Strażak to brzmi dumnie

Znamienne słowa wypowiedział w homilii biskup senior diecezji łomżyńskiej Stanisław Stefanek. W kazaniu głośno zastanawiał się, co to znaczy być strażakiem. – Każdy wyjeżdżający do akcji druh wie, że nie wybiera się na piknik, ale będzie musiał wejść w trudną sytuację drugiego człowieka. Świadomość ta stanowi pierwszą ze wszystkich sprawności, duchowości, osobowości strażaka.

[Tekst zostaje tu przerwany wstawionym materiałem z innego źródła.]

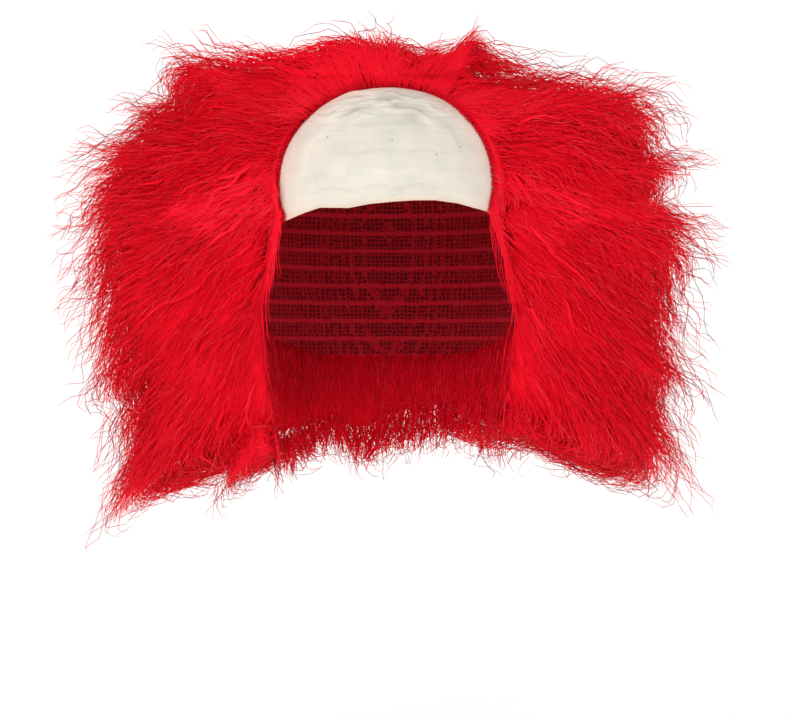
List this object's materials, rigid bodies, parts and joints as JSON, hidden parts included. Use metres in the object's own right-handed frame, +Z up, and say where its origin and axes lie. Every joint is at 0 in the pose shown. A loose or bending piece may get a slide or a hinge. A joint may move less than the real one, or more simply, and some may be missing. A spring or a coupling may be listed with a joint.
{
  "type": "clown wig",
  "caption": "Bald-pate clown wig: a cream latex pate in front, joined to a cap with teased red hair round the sides, crown and back.",
  "frame": {"origin": "middle of the head's widest ring, level with the front rim of the pate, where a head carries the wig", "axes": "+Z up, the wearer looks along -Y, +X at the right of someone who faces the wearer"},
  "size_m": [0.4057, 0.2857, 0.3086],
  "materials": {
    "latex": "matte, thin, lightly wrinkled cream latex",
    "cap_cloth": "red net cloth",
    "hair": "teased red synthetic fibre with a soft sheen"
  },
  "bodies": {
    "root": {"latex_pate": "latex", "sewn_cap": "cap_cloth", "hair_crown": "hair", "hair_left": "hair", "hair_right": "hair", "hair_back": "hair"}
  },
  "joints": []
}
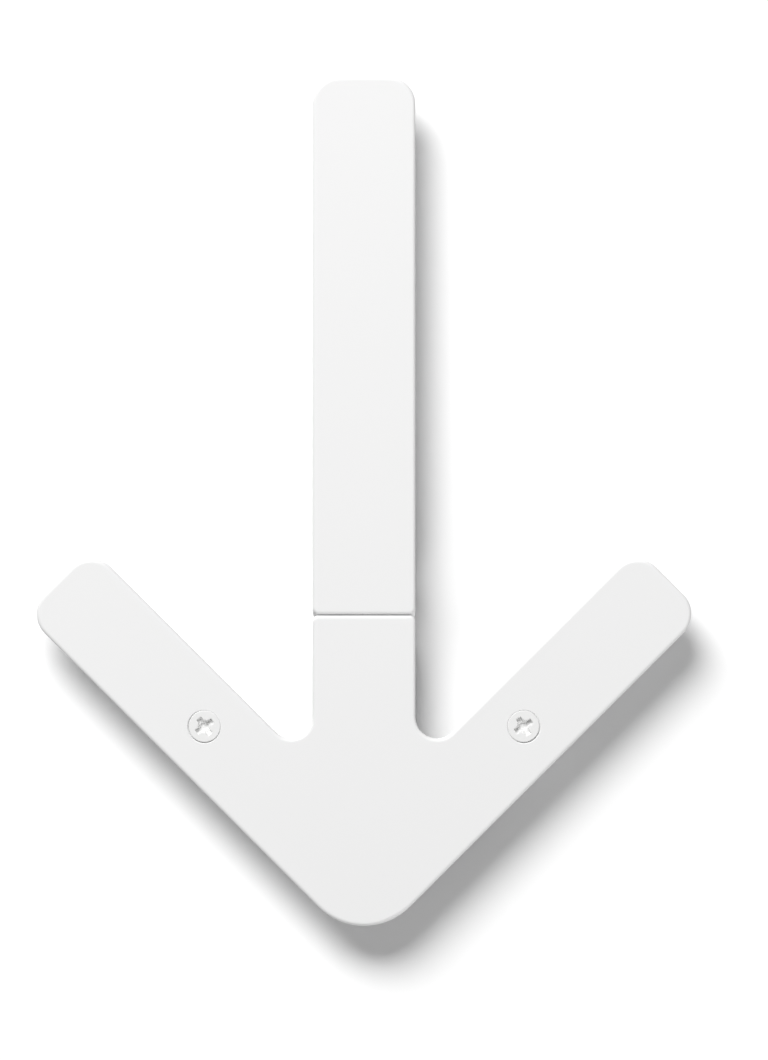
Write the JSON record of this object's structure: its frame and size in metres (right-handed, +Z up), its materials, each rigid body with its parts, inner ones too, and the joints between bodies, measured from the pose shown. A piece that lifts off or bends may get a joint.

Drugą jest uzmysłowienie sobie, że bliźni mnie potrzebuje – zauważył bp Stefanek, dodając, iż strażak to jedna z niewielu profesji, gdzie nie ma miejsca na kalkulację czy ratować człowieka, czy nie. – I dlatego zawsze, gdy widzę wasze mundury, mówię: to resztka zdrowego rozsądku i porządnej moralności społecznej – podkreślił.

Msza św. połączona była z modlitwa różańcową i procesją fatimską. Uroczystości zakończyły się o północy pasterką maryjną w intencji strażaków i pielgrzymów.